--- TASK STATEMENT ---
Begin with the first line of the listing and quote every line through the one containing "TONE_LEVEL = -1.65"; give only those lines.

--- DATASET EXTRACT ---
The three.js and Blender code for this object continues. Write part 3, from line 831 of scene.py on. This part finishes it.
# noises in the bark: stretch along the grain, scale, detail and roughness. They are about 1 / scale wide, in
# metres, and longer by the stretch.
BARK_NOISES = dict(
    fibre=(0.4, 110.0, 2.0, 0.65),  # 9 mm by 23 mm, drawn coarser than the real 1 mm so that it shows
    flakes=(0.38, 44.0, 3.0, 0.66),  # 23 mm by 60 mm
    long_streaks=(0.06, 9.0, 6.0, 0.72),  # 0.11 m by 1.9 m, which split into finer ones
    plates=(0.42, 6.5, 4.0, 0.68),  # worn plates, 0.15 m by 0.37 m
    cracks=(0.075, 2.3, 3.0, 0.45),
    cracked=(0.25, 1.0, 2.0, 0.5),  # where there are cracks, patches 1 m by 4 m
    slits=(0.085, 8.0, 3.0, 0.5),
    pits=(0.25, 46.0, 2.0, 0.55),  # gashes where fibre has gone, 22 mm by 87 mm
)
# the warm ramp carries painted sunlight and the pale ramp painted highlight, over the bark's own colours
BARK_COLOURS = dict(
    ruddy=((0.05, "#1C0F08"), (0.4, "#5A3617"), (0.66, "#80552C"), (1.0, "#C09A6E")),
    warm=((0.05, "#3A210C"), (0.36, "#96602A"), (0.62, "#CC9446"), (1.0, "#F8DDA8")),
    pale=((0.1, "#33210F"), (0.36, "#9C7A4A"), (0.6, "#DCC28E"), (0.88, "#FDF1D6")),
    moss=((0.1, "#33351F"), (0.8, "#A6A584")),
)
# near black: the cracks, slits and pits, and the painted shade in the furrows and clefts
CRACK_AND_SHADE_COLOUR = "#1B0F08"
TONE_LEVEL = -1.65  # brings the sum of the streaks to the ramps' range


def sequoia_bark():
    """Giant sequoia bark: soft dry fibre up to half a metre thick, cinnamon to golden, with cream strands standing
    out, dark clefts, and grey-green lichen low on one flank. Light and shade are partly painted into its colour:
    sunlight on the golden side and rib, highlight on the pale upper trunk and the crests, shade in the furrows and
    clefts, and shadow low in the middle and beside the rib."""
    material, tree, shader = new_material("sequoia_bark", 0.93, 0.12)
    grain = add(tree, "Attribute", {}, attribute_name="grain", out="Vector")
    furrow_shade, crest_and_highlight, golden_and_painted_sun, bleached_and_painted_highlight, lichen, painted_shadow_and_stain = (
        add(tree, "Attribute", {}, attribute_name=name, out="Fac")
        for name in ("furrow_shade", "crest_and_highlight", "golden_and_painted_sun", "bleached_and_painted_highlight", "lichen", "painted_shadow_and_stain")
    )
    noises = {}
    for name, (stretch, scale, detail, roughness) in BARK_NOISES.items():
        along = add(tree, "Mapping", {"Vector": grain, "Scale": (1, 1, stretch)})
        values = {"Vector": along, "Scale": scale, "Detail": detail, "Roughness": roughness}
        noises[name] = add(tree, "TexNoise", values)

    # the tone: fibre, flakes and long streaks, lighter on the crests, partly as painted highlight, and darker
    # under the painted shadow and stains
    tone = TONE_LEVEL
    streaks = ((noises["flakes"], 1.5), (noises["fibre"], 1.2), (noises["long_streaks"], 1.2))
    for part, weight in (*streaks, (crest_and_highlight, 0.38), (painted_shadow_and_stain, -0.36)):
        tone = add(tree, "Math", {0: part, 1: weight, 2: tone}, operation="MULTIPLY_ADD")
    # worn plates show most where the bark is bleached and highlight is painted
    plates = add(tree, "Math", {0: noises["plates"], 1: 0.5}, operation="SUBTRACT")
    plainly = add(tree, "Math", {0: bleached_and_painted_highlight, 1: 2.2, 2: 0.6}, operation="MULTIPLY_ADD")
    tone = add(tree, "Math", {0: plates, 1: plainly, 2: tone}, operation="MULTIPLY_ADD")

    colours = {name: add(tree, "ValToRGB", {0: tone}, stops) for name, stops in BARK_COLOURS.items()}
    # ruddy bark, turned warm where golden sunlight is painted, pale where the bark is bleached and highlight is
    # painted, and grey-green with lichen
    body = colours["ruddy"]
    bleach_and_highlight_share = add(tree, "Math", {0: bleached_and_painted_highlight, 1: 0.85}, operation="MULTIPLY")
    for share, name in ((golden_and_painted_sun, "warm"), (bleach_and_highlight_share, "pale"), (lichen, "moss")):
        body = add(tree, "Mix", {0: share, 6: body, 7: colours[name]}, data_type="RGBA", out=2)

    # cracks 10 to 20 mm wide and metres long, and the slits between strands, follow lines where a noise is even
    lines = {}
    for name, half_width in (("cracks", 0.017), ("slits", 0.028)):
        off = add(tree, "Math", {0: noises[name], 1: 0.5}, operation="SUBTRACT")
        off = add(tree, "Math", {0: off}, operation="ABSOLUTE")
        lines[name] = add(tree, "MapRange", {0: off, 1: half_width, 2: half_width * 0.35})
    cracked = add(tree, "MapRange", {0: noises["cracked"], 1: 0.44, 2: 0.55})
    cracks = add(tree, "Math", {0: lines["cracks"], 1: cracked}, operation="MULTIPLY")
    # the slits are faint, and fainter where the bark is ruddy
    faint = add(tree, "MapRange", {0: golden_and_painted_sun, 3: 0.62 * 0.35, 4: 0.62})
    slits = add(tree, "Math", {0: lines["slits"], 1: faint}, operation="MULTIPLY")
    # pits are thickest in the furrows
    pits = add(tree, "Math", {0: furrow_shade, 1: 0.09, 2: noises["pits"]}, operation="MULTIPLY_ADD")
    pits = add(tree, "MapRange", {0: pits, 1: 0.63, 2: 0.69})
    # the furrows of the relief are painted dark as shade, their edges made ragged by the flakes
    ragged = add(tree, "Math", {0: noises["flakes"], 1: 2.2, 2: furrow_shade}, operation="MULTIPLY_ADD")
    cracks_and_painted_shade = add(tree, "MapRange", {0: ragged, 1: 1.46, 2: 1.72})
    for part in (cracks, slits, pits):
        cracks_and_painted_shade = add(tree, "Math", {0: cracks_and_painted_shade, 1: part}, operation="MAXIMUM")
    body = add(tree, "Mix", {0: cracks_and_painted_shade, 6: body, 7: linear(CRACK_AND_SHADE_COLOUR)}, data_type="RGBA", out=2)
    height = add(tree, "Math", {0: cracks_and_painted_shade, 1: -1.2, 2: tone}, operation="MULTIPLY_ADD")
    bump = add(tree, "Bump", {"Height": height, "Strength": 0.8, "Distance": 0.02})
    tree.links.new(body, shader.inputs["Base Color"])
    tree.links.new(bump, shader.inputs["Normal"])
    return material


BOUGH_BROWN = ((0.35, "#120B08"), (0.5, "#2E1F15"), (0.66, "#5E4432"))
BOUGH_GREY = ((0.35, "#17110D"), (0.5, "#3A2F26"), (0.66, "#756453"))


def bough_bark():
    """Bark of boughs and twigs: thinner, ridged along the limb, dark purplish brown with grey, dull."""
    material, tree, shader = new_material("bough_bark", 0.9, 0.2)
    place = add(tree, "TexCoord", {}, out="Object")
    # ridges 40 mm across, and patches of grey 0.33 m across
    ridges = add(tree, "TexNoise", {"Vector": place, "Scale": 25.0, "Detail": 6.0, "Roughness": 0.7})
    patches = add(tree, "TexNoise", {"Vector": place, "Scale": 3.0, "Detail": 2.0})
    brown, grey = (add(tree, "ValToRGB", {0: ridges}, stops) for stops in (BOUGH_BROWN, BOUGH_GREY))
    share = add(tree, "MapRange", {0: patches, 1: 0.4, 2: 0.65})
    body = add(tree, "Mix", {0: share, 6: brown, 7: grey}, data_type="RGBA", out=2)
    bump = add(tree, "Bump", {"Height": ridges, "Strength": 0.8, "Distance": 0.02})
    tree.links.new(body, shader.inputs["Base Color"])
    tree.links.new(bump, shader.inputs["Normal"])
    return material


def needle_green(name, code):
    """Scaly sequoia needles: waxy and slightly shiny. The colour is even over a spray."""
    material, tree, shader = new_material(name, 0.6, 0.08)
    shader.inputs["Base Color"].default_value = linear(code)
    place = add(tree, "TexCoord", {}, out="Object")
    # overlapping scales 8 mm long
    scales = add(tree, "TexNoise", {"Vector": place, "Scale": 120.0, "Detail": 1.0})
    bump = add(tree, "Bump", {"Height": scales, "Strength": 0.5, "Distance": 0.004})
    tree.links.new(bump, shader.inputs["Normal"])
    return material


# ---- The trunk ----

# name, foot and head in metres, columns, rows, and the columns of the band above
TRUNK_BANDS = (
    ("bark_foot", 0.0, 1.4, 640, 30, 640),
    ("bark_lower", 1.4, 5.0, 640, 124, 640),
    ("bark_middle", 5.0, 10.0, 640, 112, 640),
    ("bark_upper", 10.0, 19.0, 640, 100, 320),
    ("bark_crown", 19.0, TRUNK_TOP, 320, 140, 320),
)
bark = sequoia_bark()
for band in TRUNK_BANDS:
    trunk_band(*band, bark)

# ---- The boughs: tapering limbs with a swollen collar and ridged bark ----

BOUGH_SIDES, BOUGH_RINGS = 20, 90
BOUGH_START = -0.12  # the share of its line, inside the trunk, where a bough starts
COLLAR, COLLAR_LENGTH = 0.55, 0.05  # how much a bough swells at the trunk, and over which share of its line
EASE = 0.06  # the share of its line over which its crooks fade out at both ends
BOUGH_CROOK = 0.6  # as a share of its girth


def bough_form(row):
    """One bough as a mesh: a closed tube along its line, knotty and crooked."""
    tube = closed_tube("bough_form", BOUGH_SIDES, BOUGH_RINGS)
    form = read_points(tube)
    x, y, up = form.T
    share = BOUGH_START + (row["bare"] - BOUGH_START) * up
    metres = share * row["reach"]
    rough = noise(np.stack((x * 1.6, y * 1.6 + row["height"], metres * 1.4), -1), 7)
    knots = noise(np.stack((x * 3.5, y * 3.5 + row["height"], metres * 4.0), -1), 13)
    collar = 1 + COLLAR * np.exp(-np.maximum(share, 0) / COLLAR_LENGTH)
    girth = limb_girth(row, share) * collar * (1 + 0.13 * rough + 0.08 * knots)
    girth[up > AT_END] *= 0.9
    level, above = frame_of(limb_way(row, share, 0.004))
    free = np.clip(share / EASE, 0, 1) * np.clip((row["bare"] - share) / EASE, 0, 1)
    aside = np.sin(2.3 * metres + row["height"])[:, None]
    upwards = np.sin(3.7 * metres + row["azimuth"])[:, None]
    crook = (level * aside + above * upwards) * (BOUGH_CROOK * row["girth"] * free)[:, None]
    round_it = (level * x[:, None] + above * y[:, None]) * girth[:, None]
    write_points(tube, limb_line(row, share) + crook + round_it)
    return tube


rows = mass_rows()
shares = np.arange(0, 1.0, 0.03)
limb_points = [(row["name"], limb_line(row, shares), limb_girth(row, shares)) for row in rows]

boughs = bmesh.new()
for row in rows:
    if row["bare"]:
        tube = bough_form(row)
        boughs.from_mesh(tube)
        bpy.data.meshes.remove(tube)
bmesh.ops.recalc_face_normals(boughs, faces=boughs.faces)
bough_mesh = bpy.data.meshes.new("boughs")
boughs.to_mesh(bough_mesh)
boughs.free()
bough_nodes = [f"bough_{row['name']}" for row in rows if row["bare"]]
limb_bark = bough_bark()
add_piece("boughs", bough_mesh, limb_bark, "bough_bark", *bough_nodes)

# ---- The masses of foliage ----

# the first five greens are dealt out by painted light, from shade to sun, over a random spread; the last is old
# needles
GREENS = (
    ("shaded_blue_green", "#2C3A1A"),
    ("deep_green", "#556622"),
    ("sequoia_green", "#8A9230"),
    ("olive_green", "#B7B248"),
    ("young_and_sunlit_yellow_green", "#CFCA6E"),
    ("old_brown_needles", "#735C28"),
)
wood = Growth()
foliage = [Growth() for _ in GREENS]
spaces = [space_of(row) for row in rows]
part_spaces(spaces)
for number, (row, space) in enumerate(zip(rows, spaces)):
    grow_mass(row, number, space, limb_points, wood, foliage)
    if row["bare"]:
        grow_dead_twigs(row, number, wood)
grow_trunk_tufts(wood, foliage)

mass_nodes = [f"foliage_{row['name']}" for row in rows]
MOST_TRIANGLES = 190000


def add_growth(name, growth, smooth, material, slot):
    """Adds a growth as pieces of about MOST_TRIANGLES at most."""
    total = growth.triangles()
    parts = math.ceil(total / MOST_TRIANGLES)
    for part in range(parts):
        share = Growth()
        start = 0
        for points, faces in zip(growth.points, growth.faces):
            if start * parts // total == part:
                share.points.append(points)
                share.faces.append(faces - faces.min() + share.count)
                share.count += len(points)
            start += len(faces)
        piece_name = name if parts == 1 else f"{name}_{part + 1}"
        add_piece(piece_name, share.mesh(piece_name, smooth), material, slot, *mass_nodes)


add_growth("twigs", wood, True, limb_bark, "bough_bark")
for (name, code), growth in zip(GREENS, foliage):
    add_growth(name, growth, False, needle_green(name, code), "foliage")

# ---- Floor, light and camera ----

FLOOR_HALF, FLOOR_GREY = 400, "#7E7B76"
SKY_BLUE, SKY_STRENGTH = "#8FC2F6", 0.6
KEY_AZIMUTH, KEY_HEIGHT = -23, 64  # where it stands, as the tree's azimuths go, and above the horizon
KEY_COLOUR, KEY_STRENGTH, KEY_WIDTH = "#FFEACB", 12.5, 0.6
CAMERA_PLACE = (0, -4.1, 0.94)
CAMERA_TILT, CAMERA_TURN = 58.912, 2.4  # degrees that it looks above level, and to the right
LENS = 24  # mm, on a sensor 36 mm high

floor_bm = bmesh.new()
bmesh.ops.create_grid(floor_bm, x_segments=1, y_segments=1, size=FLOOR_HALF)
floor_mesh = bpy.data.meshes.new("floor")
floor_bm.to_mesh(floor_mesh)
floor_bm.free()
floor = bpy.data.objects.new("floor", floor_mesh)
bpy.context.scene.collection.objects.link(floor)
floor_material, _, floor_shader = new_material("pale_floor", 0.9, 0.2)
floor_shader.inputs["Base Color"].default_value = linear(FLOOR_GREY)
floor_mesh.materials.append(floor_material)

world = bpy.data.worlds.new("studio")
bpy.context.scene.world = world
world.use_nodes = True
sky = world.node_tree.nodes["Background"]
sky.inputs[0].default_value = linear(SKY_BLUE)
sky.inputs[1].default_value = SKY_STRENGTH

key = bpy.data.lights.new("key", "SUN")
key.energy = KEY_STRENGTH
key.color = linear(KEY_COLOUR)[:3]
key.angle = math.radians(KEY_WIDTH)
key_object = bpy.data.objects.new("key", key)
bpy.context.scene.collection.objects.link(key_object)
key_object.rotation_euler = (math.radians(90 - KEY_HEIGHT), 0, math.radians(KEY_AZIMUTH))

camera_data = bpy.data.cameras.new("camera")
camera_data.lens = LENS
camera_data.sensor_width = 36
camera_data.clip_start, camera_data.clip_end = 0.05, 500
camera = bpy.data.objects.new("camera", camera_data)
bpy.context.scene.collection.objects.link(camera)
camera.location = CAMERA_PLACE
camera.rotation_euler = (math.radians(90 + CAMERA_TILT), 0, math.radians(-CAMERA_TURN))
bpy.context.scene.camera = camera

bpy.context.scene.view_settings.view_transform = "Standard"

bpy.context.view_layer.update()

--- SOLUTION TO THIS TASK ---
The three.js and Blender code for this object continues. Write part 3, from line 831 of scene.py on. This part finishes it.
# noises in the bark: stretch along the grain, scale, detail and roughness. They are about 1 / scale wide, in
# metres, and longer by the stretch.
BARK_NOISES = dict(
    fibre=(0.4, 110.0, 2.0, 0.65),  # 9 mm by 23 mm, drawn coarser than the real 1 mm so that it shows
    flakes=(0.38, 44.0, 3.0, 0.66),  # 23 mm by 60 mm
    long_streaks=(0.06, 9.0, 6.0, 0.72),  # 0.11 m by 1.9 m, which split into finer ones
    plates=(0.42, 6.5, 4.0, 0.68),  # worn plates, 0.15 m by 0.37 m
    cracks=(0.075, 2.3, 3.0, 0.45),
    cracked=(0.25, 1.0, 2.0, 0.5),  # where there are cracks, patches 1 m by 4 m
    slits=(0.085, 8.0, 3.0, 0.5),
    pits=(0.25, 46.0, 2.0, 0.55),  # gashes where fibre has gone, 22 mm by 87 mm
)
# the warm ramp carries painted sunlight and the pale ramp painted highlight, over the bark's own colours
BARK_COLOURS = dict(
    ruddy=((0.05, "#1C0F08"), (0.4, "#5A3617"), (0.66, "#80552C"), (1.0, "#C09A6E")),
    warm=((0.05, "#3A210C"), (0.36, "#96602A"), (0.62, "#CC9446"), (1.0, "#F8DDA8")),
    pale=((0.1, "#33210F"), (0.36, "#9C7A4A"), (0.6, "#DCC28E"), (0.88, "#FDF1D6")),
    moss=((0.1, "#33351F"), (0.8, "#A6A584")),
)
# near black: the cracks, slits and pits, and the painted shade in the furrows and clefts
CRACK_AND_SHADE_COLOUR = "#1B0F08"
TONE_LEVEL = -1.65  # brings the sum of the streaks to the ramps' range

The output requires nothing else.